June 20, 2010

On Fox’s The Journal Editorial Report, while discussing whether the panel believes that BP really had a choice as to whether to put up the $20 billion for the escrow fund to pay for the claims from the Deepwater Horizon disaster rather than the victims being tied up in the courts for years or waiting for BP to decide who to pay claims to, John Fund opines that BP being prodded by the Obama administration to put up that fund is going to turn the United States into a “banana republic” and repeats the Republican meme of the week that it was a “shakedown”.

It’s too bad Mr. Fund isn’t quite so concerned that years of conservative governance have turned us into a plutocracy or an oligarchy already, either of which would better describe what has happened to our government as our middle class in the United States continues to disappear and the gap between the rich and the poor grows even wider.

Expecting companies to clean up their mess does seem to suddenly get the right wingers worried about the expansion of government power; those same companies socializing the losses onto the taxpayers… not so much.

Fund: It’s almost as if we have different models of how you nationalize a company. There’s the original model with General Motors and Chrysler and now there’s a new model which is if you get into any kind of trouble, you know, the next Toyota for example, you’re going to basically face such liability that the Federal government is effectively going to own your future.

Gigot: Well does this mean that in any… is this setting a precedent that in any future large scale industrial accident that this kind of pubic trust fund where a company is obliged to put money into the fund and then the government will decide who gets paid and when; is that what we’re going to see from now on?

Fund: That’s a danger. Remember one of the reasons so many investors overseas have contributed to the American economy for so long is we have a rule of law here. It’s due process. Well this effectively says to foreign investors, forget the rule of law. Joe Barton basically, you know, came out against this $20 billion….

Gigot: He called it a shakedown.

Fund: …a shakedown, and…

Gigot: Is that what it is? Is this a shakedown?

Fund: You’d better believe it’s a shakedown. This completely goes around the legal process. The message this sends to foreign investors, be careful here because the United States can resemble a banana republic overnight with the wrong President in charge.

Of course all of them are very concerned about the rule of law being followed, as long as that rule of law makes sure that claims are slow walked through the courts and as long as we have the kind of justice where huge companies end up paying next to nothing once their friends on the Supreme Court finally take care of them decades later.

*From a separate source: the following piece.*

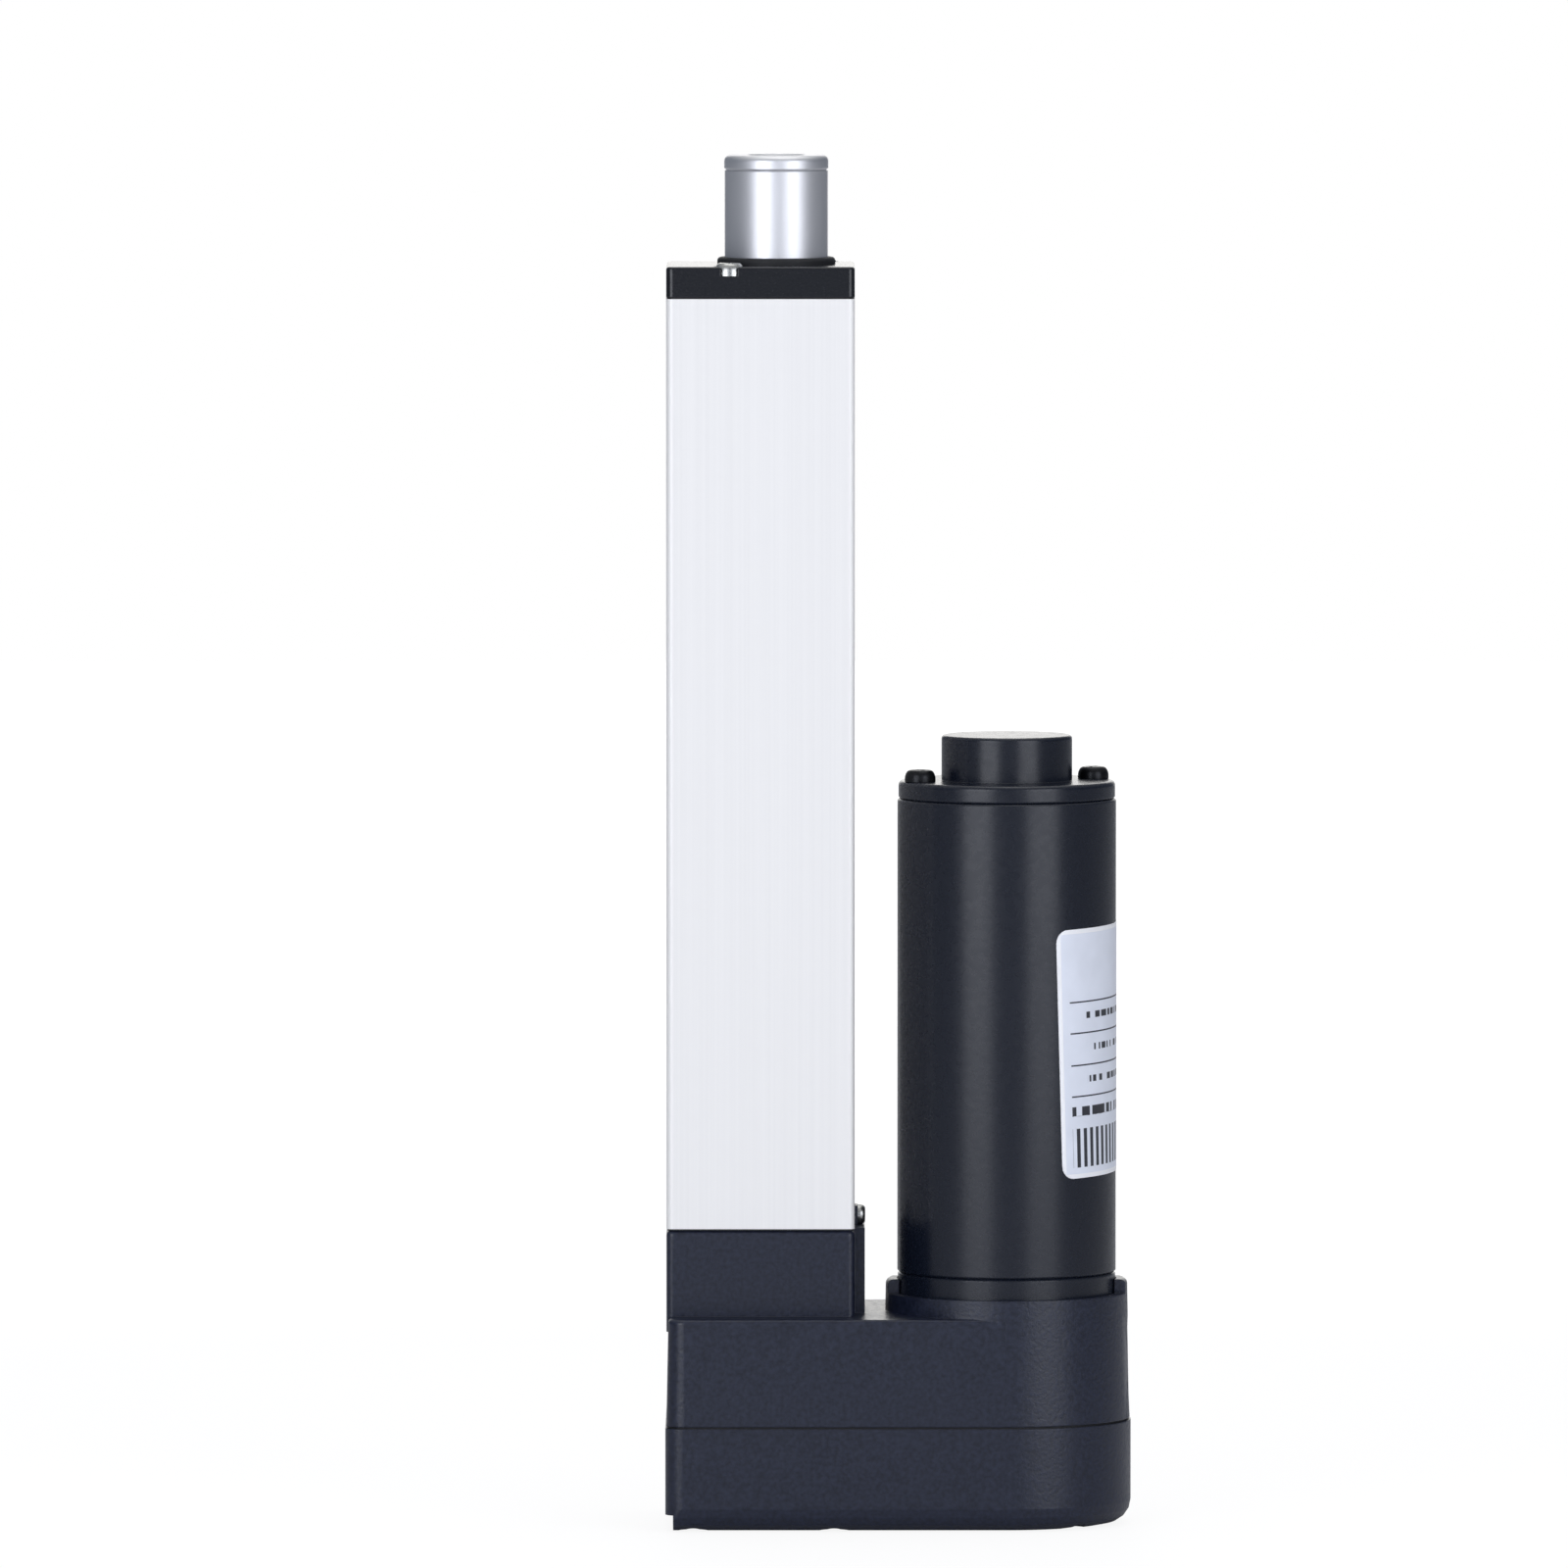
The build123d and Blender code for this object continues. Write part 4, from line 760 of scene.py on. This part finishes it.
class ACTUATOR_OT_tube(Operator):
    """Finishes the extruded tube and the rod"""

    bl_idname = "actuator.tube"
    bl_label = "Tube and rod"

    def execute(self, context):
        colours = settings()[1]
        finish_with(anodised_aluminium(), "outer_tube")
        finish_with(ground_steel("ground_steel", tuple(colours.rod), 0.45, 0.06 * MM), "inner_rod")
        self.make_plug()
        return {"FINISHED"}

    def make_plug(self):
        """Rod end plug with its thread cut in the bore."""
        sizes, colours = settings()
        low, high = node_span("rod_end_plug")
        rod_bore = 7.5 * MM
        band = (high.x - low.x) / 2
        top = high.z
        shoulder = node_span("inner_rod")[1].z
        floor = top - 14 * MM
        drill_point = 1.2 * MM
        bore = 4.25 * MM
        root = bore + 0.62 * sizes.mount_pitch
        mouth = 0.4 * MM
        thread_top = top - mouth
        edge = 0.5 * MM
        rim = 1.2 * MM
        # Width of the flat between a plain rim and the nearest thread.
        skin = 0.15 * MM
        segments = 64
        built = bmesh.new()
        outline = [(0.0, low.z), (rod_bore, low.z), (rod_bore, shoulder),
                   (band - edge, shoulder), (band, shoulder + edge)]
        for step in range(7):
            angle = pi / 2 * step / 6
            outline.append((band - rim + rim * cos(angle), top - rim + rim * sin(angle)))
        outline += [(root + mouth, top), (root + skin, thread_top)]
        lathe_open(built, outline, segments)
        levels = ((0.0, bore), (0.15, bore), (0.5, root), (0.6, root))
        helix_wall(built, sizes.mount_pitch, levels, floor, thread_top, segments)
        lathe_open(built, [(bore - skin, floor), (0.0, floor - drill_point)], segments)
        close_collar(built, thread_top, root, root + skin)
        close_collar(built, floor, bore, bore - skin)
        mesh = into_mesh(built, "rod_end_with_thread", outward=True)
        material = ground_steel("turned_steel", tuple(colours.rod), 0.45, 0.1 * MM)
        piece = new_piece("rod_end_with_thread", mesh, "rod", material)
        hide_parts("rod_end_plug")


class ACTUATOR_OT_motor(Operator):
    """Finishes the motor's outside"""

    bl_idname = "actuator.motor"
    bl_label = "Motor"

    def execute(self, context):
        finish_with(stoved_enamel(), "motor_can", "motor_end_cap", "motor_end_bell")
        return {"FINISHED"}


class ACTUATOR_OT_label(Operator):
    """Makes the sticker that wraps round the motor"""

    bl_idname = "actuator.label"
    bl_label = "Sticker"

    def execute(self, context):
        sizes = settings()[0]
        width, height, corner = sizes.label_width, sizes.label_height, sizes.label_corner
        columns, rows = 48, 40
        built = bmesh.new()
        uv_layer = built.loops.layers.uv.new("UVMap")
        grid, spots = [], {}
        for row in range(rows + 1):
            # Rows crowd towards both ends, where the corners are round.
            share = 0.5 - 0.5 * cos(pi * row / rows)
            y = (share - 0.5) * height
            over = max(0.0, abs(y) - (height / 2 - corner))
            half = width / 2 - corner + sqrt(max(0.0, corner ** 2 - over ** 2))
            line = []
            for column in range(columns + 1):
                x = (2 * column / columns - 1) * half
                vertex = built.verts.new(self.wrap(sizes, x, y))
                spots[vertex] = (x / width + 0.5, y / height + 0.5)
                line.append(vertex)
            grid.append(line)
        for row in range(rows):
            for column in range(columns):
                corners = (grid[row][column], grid[row][column + 1],
                           grid[row + 1][column + 1], grid[row + 1][column])
                face = built.faces.new(corners)
                for loop in face.loops:
                    loop[uv_layer].uv = spots[loop.vert]
        mesh = into_mesh(built, "motor_sticker")
        piece = new_piece("motor_sticker", mesh, "housing", printed_sticker())
        shell = piece.modifiers.new("thickness", "SOLIDIFY")
        shell.thickness = sizes.label_thickness
        shell.offset = -1.0
        return {"FINISHED"}

    def wrap(self, sizes, x, y):
        """A point of the flat sticker on the can, with the tilt it was stuck on at."""
        tilt = sizes.label_tilt
        turned_x = x * cos(tilt) - y * sin(tilt)
        turned_y = x * sin(tilt) + y * cos(tilt)
        radius = CAN_RADIUS + sizes.label_thickness
        angle = sizes.label_start + (turned_x + sizes.label_width / 2) / radius
        middle = sizes.label_foot + sizes.label_height / 2
        return (MOTOR_X + radius * sin(angle), MOTOR_Y - radius * cos(angle), middle + turned_y)


class ACTUATOR_OT_fasteners(Operator):
    """Makes the screws with recesses and threads"""

    bl_idname = "actuator.fasteners"
    bl_label = "Screws"

    def execute(self, context):
        colours = settings()[1]
        zinc = plated_steel("zinc_plated_steel", tuple(colours.zinc), 0.28)
        black = plated_steel("black_oxide_steel", tuple(colours.oxide), 0.32, 0.6)
        # name, CAD node, head up, head radius, head height, shank radius, pitch, material, slot
        kinds = (
            ("head_screws", "head_cap_screws", True, 2.85, 2.5, 1.65, 0.9, zinc, "zinc_screws"),
            ("motor_bolts", "motor_through_bolts", True, 3.0, 2.3, 1.5, 0.8, black, "black_screws"),
            ("housing_screws", "cover_screws", False, 2.8, 2.2, 1.5, 0.8, black, "black_screws"),
            ("collar_screws", "tube_screws", False, 2.8, 2.4, 1.65, 0.9, zinc, "zinc_screws"),
            ("bell_screws", "motor_mount_screws", False, 3.0, 2.3, 1.5, 0.8, zinc, "zinc_screws"),
        )
        for name, node, head_up, head_radius, head_height, radius, pitch, material, slot_name in kinds:
            seats = screw_seats(node, head_up, head_height * MM)
            low, high = node_span(node)
            shank = high.z - low.z - head_height * MM
            head = pan_head(head_radius * MM, head_height * MM)
            single = screw_mesh(head, radius * MM, pitch * MM, shank)
            place_screws(name, node, seats, 0.45, single, material)
        low, high = node_span("tube_lock_screw")
        head_height = 1.5 * MM
        shank = high.x - low.x - head_height
        seat = Vector((high.x - head_height, 0.0, (low.z + high.z) / 2))
        single = screw_mesh(pan_head(2.0 * MM, head_height), 1.1 * MM, 0.6 * MM, shank)
        place_screws("lock_screw", "tube_lock_screw", [(seat, (1, 0, 0))], 0.2, single,
                     zinc)
        return {"FINISHED"}


class ACTUATOR_OT_drive(Operator):
    """Finishes the screw, gears, bearings and nut"""

    bl_idname = "actuator.drive"
    bl_label = "Drive"

    def execute(self, context):
        steel = ground_steel("machined_steel", from_hex("a2a4a8"), 0.3, 0.1 * MM)
        self.make_lead_screw(steel)
        bearing = ground_steel("bearing_steel", from_hex("b4b5b9"), 0.14, 0.05 * MM)
        gear = sintered_metal("sintered_steel", from_hex("85868a"), 0.9, 0.45, 0.25 * MM)
        bronze = sintered_metal("sintered_bronze", from_hex("b5894b"), 0.9, 0.4, 0.25 * MM)
        acetal = plain_moulding("machined_acetal", from_hex("e4e2d8"), 0.36, 2.0 * MM, 1.48)
        finish_with(steel, "rear_mount_insert", "idler_pin", "idler_washers", "wheel_key",
                    "screw_circlips", "upper_bearing_circlip", "nut_pins", "switch_striker",
                    "motor_shaft", "brush_springs")
        for level in ("lower", "upper"):
            finish_with(bearing, f"{level}_bearing_outer_ring", f"{level}_bearing_inner_ring",
                        f"{level}_bearing_balls")
        finish_with(gear, "screw_wheel", "idler_wheel", "idler_pinion", "motor_pinion")
        finish_with(bronze, "idler_bush", "motor_bushes")
        finish_with(acetal, "guide_bush", "drive_nut", "screw_tip_guide")
        return {"FINISHED"}

    def make_lead_screw(self, steel):
        """Trapezoidal screw with its plain journals."""
        sizes = settings()[0]
        low, high = node_span("lead_screw")
        crest = high.x
        root = crest - 0.5 * sizes.screw_pitch
        key_depth = 1.2 * MM
        journal = node_span("wheel_key")[0].x + key_depth
        shoulder = node_span("upper_bearing_inner_ring")[1].z
        top = node_span("screw_tip_guide")[0].z
        bevel = 0.5 * MM
        built = bmesh.new()
        lathe_open(built, [(0.0, low.z), (journal - bevel, low.z), (journal, low.z + bevel),
                           (journal, shoulder)], 48)
        lathe_open(built, [(journal, top), (journal, high.z), (0.0, high.z)], 48)
        levels = ((0.0, crest), (0.37, crest), (0.5, root), (0.87, root))
        helix_wall(built, sizes.screw_pitch, levels, shoulder, top, 32)
        close_level(built, shoulder)
        close_level(built, top)
        mesh = into_mesh(built, "trapezoidal_screw", outward=True)
        piece = new_piece("trapezoidal_screw", mesh, "screw", steel)
        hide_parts("lead_screw")


class ACTUATOR_OT_inner_motor(Operator):
    """Finishes the motor's inner pieces and the limit switches"""

    bl_idname = "actuator.inner_motor"
    bl_label = "Inner motor"

    def execute(self, context):
        finish_with(stacked_laminations(), "armature_core")
        finish_with(enamelled_wire(), "armature_windings")
        finish_with(ground_steel("drawn_copper", from_hex("c77f56"), 0.3, 0.2 * MM), "commutator")
        ferrite = sintered_metal("sintered_ferrite", from_hex("3a3a3d"), 0.1, 0.6, 0.4 * MM)
        finish_with(ferrite, "motor_magnets")
        phenolic = plain_moulding("phenolic_board", from_hex("6b4326"), 0.5, 0.8 * MM)
        finish_with(phenolic, "brush_holder")
        carbon = sintered_metal("pressed_carbon", from_hex("26262a"), 0.2, 0.55, 0.3 * MM)
        finish_with(carbon, "brushes")
        finish_with(circuit_board(), "limit_switch_board")
        switch = plain_moulding("switch_plastic", from_hex("1b1b1e"), 0.45, 0.6 * MM)
        finish_with(switch, "limit_switches")
        return {"FINISHED"}


class ACTUATOR_PT_panel(Panel):
    """Lists the actuator's operators"""

    bl_label = "Actuator"
    bl_idname = "ACTUATOR_PT_panel"
    bl_space_type = "VIEW_3D"
    bl_region_type = "UI"
    bl_category = "Actuator"

    def draw(self, context):
        for operator in STEPS:
            self.layout.operator(operator.bl_idname)
        for group in (context.scene.actuator_sizes, context.scene.actuator_colours):
            for key in group.bl_rna.properties.keys():
                if key not in ("rna_type", "name"):
                    self.layout.prop(group, key)


STEPS = (
    ACTUATOR_OT_stage,
    ACTUATOR_OT_housing,
    ACTUATOR_OT_tube,
    ACTUATOR_OT_motor,
    ACTUATOR_OT_label,
    ACTUATOR_OT_fasteners,
    ACTUATOR_OT_drive,
    ACTUATOR_OT_inner_motor,
)
CLASSES = (ActuatorSizes, ActuatorColours, *STEPS, ACTUATOR_PT_panel)


def register():
    """Registers the classes and hangs the settings on the scene."""
    for item in CLASSES:
        bpy.utils.register_class(item)
    bpy.types.Scene.actuator_sizes = PointerProperty(type=ActuatorSizes)
    bpy.types.Scene.actuator_colours = PointerProperty(type=ActuatorColours)


def unregister():
    """Takes the settings and classes away again."""
    del bpy.types.Scene.actuator_sizes
    del bpy.types.Scene.actuator_colours
    for item in reversed(CLASSES):
        bpy.utils.unregister_class(item)


def main():
    """Runs every step."""
    register()
    for operator in STEPS:
        group, name = operator.bl_idname.split(".")
        getattr(getattr(bpy.ops, group), name)()


if __name__ == "__main__":
    main()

Fund's assertion that making BP fork out $20 billion is "nationalizing" them is completely ridiculous as well. As Think Progress noted, "in the first quarter of the year, the London-based oil giant’s profits averaged $93 million a day".

And for a little reminder of what these hacks are advocating for from the same post:

At $93 million a day in profits, BP makes $350 million in about 3.8 days. The Washington Post noted that Exxon, through a decision by the Supreme Court, was able to pay only $507.5 million of the original $5 billion in punitive damages that it had been assessed for the 1989 Valdez disaster.

There's the kind of "rule of law" that they would prefer.